I do believe the issue is more in the intent than in the artifact or aftermath of the action if looked at from a broad perspective. Otherwise I would reach back to my best approach thus far in inflicting ones reality on another.
This all said, I love meat, and veggies, and fruits, legumes, bugs, all sorts of noms. However, i do not believe that because something is fuzzy or that I can relate to it means it is a higher priority nor suffering more. I do not believe that the cow suffered more than the lettuce in my fridge who i try to get so that its death is as prolonged as possible and that I can tear it to pieces and mash it alive in my teeth. To say you know that they do not feel, nor that they communicate seems just as ignorant as those who profess that we have definitively reached the smallest atom, or finished science, or any other idea stoutly held for no other reason than hubris and rationalization really.
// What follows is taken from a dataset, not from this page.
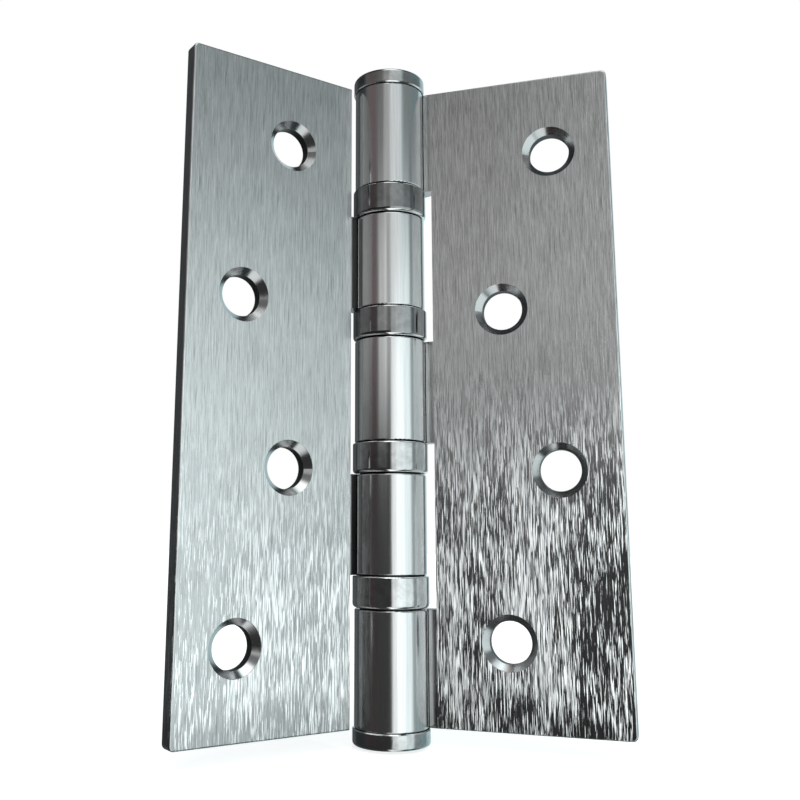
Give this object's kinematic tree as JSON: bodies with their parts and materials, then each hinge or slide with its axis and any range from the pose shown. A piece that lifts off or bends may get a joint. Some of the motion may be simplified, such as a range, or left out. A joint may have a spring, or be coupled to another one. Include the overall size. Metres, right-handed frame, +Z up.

That said, we all eat, in one for or another. I don’t think it is bad, and when i die I will feed other things, which is pretty neat in itself; even dead I am useful. Admittedly I am not looking to die right now, but I am sure it will come, and when I bring it to others I try to be humane, apologize and thank them, though they may not be as understanding as I and may be little solace. But then that may just be the sense of othering everything,
Also, I would be loathe to compare life to a broken domesticated animal. Take a horse for instance, the process of breaking their will is not terribly kind, nor is the training and dominance often formed with dogs, nor the way many domesticated animals are treated, let alone people. Ultimately we haven’t had a lot of time and luxury to concern ourselves with the kind and good way to do a lot of the things we do. In part because we are often so desirous of more, and in part because just getting to survival and seeing out of our current dilemma can be quite absorbing.